HARRIS, SIR ARTHUR TRAVERS, 1ST BARONET


Meaning of HARRIS, SIR ARTHUR TRAVERS, 1ST BARONET in English

born April 13, 1892, Cheltenham, Gloucestershire, Eng. died April 5, 1984, Goring-on-Thames, Oxfordshire byname Bomber Harris British air officer who initiated and directed the saturation bombing that the Royal Air Force inflicted on Germany during World War II. Harris was reared in Rhodesia and educated in English public schools. He joined the first Rhodesian Regiment at the outbreak of World War I and served in South Africa and South West Africa.
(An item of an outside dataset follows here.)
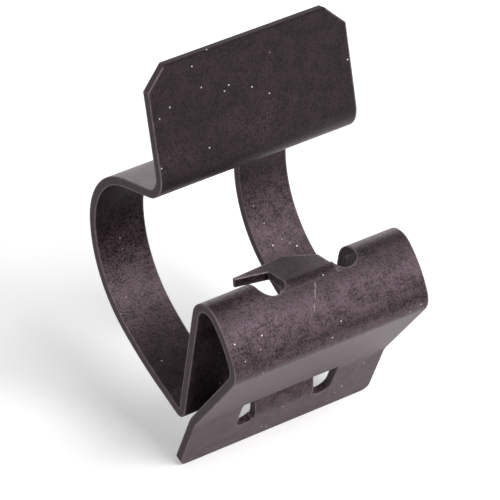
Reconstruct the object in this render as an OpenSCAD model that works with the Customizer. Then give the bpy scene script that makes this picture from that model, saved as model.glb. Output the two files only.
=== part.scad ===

Following his return to England in 1915, he joined the Royal Flying Corps and eventually commanded various squadrons in France and at home. After the war he was given a permanent commission in the RAF. Throughout the 1920s and 1930s, he served at several posts in Iraq, India, and Britain and in the Air Ministry. Made an air commodore in 1937, Harris was named air vice marshal in 1939 and rose to air marshal in 1941 and commander in chief of the RAF bomber command in February 1942. As a firm believer in mass raids, Air Marshal Harris developed the saturation technique of mass bombingthat of concentrating clouds of bombers in a giant raid on a single city, with the object of completely demolishing it. He applied this method with great destructive effect on Axis-occupied Europe from 1942 to the end of World War II. Harris was made marshal of the Royal Air Force in 1945 and retired soon after. He had been knighted in 1942 and was created a baronet in 1953. From 1946 to 1953 he was managing director of the South African Marine Corporation.